Idealnya, ada lembaga supervisi yang bersifat independen untuk melakukan investigasi dan memastikan kebocoran data pribadi itu ada atau tidak. Selain itu, dari sisi penegakan hukum Direktorat Tindak Pidana Siber Badan Reserse Kriminal Polri juga harus turun tangan mengusut pelakunya.
”Otoritas yang berwenang harus segera bergerak menelusuri ini, karena ini berkaitan dengan ancaman kedaulatan negara,” kata Novel.
Dengan adanya insiden ini, Novel juga mengingatkan tentang urgensi lembaga independen yang berwenang menyimpulkan insiden kebocoran data berdasarkan scientific digital investigation. Lembaga itu berwenang mencari apa yang bocor, di mana letak kesalahan pengelola sistem elektronik. Selain itu, mereka juga berwenang menjatuhkan sanksi dan konsekuensi atas kesalahan yang dilakukan PSE itu. Dengan demikian, penyebab utama kebocoran data bisa diperbaiki di masa depan dan seterusnya.
”Lembaga independen itu juga harus dapat menyupervisi PSE Publik (tak hanya PSE Privat), karena PSE Publik ini dengan kewenangan yang dimilikinya mampu mengumpulkan dan mengolah data pribadi milik warga,” katanya.

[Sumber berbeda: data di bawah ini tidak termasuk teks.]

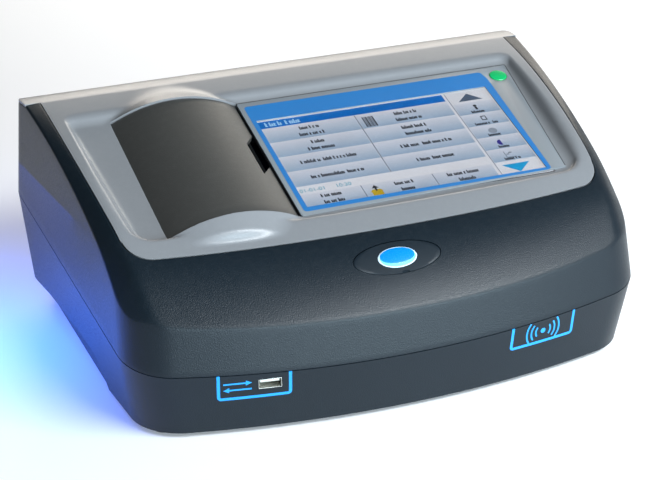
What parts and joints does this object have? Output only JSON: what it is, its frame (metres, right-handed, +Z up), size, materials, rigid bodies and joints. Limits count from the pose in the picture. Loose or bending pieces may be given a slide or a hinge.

Tanpa adanya supervisi yang memadai, Novel menyebut, kapabilitas PSE baik publik maupun privat, tidak akan tumbuh dengan cepat dalam mengantisipasi ancaman siber yang sangat dinamis. Khusus untuk isu kebocoran data pegawai BIN, hal itu termasuk klasifikasi data sangat rahasia. Oleh karena itu, BIN harus melakukan audit atau investigasi digital forensik internal. Audit digital forensik diperlukan untuk memastikan ada atau tidaknya kebocoran data sehingga kepercayaan publik terhadap integritas BIN tidak tergerus.
Sebelumnya, RUU PDP telah disepakati pengesahannya dalam pembicaraan tingkat I antara Komisi I DPR dan pemerintah, Rabu malam lalu. RUU itu tinggal menanti disetujui disahkan menjadi UU dalam rapat paripurna DPR. Kesepakatan itu bisa dicapai menyusul adanya titik temu terkait kedudukan otoritas perlindungan data pribadi. Dalam kesepakatan itu, pembentukan otoritas diserahkan kepada presiden dan bertanggung jawab langsung pada presiden. Seberapa kuat kewenangan otoritas itu, akan sangat bergantung pada itikad baik dari presiden (Kompas, 9 September 2022).